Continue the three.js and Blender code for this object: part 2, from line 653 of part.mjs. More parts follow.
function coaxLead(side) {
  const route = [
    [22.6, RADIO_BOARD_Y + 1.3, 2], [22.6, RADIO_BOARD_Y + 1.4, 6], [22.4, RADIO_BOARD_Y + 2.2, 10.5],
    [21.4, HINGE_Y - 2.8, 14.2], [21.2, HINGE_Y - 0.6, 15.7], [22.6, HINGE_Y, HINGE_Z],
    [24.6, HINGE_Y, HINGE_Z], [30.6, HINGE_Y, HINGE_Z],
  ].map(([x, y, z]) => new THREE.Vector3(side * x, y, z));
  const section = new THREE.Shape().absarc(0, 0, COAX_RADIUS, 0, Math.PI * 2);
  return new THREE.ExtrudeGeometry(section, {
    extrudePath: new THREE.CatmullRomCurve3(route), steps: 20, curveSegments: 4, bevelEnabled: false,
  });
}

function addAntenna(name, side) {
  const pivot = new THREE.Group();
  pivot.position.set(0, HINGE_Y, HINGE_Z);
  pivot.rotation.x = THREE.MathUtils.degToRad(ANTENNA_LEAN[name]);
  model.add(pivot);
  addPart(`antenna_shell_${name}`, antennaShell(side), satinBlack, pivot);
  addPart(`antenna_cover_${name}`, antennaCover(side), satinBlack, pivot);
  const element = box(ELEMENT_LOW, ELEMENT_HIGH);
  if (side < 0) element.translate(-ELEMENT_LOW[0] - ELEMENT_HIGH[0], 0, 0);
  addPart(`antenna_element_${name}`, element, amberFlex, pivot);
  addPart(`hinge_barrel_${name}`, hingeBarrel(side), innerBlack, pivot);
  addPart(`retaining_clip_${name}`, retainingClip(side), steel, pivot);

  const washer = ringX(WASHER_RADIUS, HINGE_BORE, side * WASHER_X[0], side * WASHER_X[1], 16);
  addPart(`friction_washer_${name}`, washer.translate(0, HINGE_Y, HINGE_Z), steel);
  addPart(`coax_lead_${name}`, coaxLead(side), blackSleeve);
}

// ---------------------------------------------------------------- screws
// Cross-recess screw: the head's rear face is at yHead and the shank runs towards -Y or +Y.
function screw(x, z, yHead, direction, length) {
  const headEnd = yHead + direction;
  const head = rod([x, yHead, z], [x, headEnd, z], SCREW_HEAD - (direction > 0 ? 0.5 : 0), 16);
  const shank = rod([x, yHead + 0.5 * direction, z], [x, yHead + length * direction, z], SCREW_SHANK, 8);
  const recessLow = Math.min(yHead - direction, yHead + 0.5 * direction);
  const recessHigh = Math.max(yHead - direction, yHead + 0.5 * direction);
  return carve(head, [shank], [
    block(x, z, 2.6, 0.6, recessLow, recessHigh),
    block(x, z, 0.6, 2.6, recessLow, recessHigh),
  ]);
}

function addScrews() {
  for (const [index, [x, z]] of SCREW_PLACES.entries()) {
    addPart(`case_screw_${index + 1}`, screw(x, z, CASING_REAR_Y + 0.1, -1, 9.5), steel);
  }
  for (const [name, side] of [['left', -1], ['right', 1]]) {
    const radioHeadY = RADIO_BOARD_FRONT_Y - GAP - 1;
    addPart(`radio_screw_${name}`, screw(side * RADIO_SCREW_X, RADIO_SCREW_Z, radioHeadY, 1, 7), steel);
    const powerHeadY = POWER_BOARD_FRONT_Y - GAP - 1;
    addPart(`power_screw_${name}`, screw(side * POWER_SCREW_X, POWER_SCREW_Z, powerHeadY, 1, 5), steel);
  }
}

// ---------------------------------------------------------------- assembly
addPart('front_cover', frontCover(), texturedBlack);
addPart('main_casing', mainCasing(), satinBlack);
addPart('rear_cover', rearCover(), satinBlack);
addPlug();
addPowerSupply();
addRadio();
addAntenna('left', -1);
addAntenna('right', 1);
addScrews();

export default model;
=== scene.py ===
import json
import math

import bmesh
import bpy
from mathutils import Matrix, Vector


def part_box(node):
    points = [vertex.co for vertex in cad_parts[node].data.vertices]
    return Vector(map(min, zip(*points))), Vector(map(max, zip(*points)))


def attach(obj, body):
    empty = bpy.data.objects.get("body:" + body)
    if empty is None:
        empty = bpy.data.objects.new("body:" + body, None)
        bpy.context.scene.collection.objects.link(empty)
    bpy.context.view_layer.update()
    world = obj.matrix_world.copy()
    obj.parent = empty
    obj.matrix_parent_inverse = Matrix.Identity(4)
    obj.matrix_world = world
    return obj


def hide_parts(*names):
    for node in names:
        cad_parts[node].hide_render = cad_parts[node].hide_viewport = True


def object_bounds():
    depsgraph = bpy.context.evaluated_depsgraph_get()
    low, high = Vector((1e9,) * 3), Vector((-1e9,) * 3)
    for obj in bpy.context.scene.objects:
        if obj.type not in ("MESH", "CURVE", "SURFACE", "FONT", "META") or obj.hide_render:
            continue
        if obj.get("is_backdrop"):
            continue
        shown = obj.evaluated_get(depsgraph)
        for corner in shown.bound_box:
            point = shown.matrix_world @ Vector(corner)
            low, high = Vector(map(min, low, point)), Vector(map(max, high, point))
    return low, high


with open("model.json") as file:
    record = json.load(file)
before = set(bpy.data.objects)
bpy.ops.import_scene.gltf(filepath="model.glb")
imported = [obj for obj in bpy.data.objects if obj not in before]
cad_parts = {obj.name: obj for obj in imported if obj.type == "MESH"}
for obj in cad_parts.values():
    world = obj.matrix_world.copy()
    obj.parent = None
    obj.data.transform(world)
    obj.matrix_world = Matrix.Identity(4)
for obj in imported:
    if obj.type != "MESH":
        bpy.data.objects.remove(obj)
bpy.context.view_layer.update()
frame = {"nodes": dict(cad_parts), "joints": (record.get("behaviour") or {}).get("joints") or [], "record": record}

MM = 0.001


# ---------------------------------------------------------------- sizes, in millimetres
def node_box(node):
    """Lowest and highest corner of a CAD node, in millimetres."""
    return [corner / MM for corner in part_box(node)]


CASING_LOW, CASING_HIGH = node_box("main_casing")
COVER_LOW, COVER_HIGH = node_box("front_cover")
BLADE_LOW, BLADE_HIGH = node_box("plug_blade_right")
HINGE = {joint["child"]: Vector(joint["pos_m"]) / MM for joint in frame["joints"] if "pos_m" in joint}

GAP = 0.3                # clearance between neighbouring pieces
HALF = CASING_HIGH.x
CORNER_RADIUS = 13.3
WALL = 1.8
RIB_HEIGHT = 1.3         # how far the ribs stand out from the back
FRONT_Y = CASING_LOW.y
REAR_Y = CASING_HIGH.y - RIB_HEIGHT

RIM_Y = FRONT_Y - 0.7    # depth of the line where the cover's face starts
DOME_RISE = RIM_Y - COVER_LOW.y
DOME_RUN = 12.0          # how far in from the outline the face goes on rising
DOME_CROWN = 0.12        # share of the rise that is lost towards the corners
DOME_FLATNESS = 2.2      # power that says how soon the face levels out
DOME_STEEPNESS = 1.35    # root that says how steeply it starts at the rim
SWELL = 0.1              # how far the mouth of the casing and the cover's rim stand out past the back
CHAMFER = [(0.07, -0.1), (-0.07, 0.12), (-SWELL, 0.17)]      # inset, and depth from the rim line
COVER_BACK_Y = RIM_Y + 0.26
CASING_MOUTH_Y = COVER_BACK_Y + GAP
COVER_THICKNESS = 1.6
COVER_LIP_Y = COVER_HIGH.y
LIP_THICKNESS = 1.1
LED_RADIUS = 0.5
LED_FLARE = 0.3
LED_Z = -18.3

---

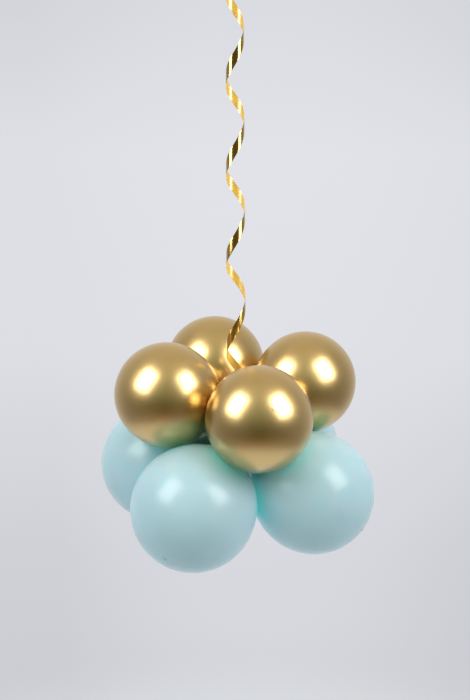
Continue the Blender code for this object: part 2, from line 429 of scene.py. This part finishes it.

[WHAT TO DO] Your task is to quote exactly the lines beginning with the one that contains "addPart('rear_cover', rearCover(), satinBlack);" and ending with the one that contains "imported = [obj", with nothing left out or added.

[TASK OUTPUT]
addPart('rear_cover', rearCover(), satinBlack);
addPlug();
addPowerSupply();
addRadio();
addAntenna('left', -1);
addAntenna('right', 1);
addScrews();

export default model;
=== scene.py ===
import json
import math

import bmesh
import bpy
from mathutils import Matrix, Vector


def part_box(node):
    points = [vertex.co for vertex in cad_parts[node].data.vertices]
    return Vector(map(min, zip(*points))), Vector(map(max, zip(*points)))


def attach(obj, body):
    empty = bpy.data.objects.get("body:" + body)
    if empty is None:
        empty = bpy.data.objects.new("body:" + body, None)
        bpy.context.scene.collection.objects.link(empty)
    bpy.context.view_layer.update()
    world = obj.matrix_world.copy()
    obj.parent = empty
    obj.matrix_parent_inverse = Matrix.Identity(4)
    obj.matrix_world = world
    return obj


def hide_parts(*names):
    for node in names:
        cad_parts[node].hide_render = cad_parts[node].hide_viewport = True


def object_bounds():
    depsgraph = bpy.context.evaluated_depsgraph_get()
    low, high = Vector((1e9,) * 3), Vector((-1e9,) * 3)
    for obj in bpy.context.scene.objects:
        if obj.type not in ("MESH", "CURVE", "SURFACE", "FONT", "META") or obj.hide_render:
            continue
        if obj.get("is_backdrop"):
            continue
        shown = obj.evaluated_get(depsgraph)
        for corner in shown.bound_box:
            point = shown.matrix_world @ Vector(corner)
            low, high = Vector(map(min, low, point)), Vector(map(max, high, point))
    return low, high


with open("model.json") as file:
    record = json.load(file)
before = set(bpy.data.objects)
bpy.ops.import_scene.gltf(filepath="model.glb")
imported = [obj for obj in bpy.data.objects if obj not in before]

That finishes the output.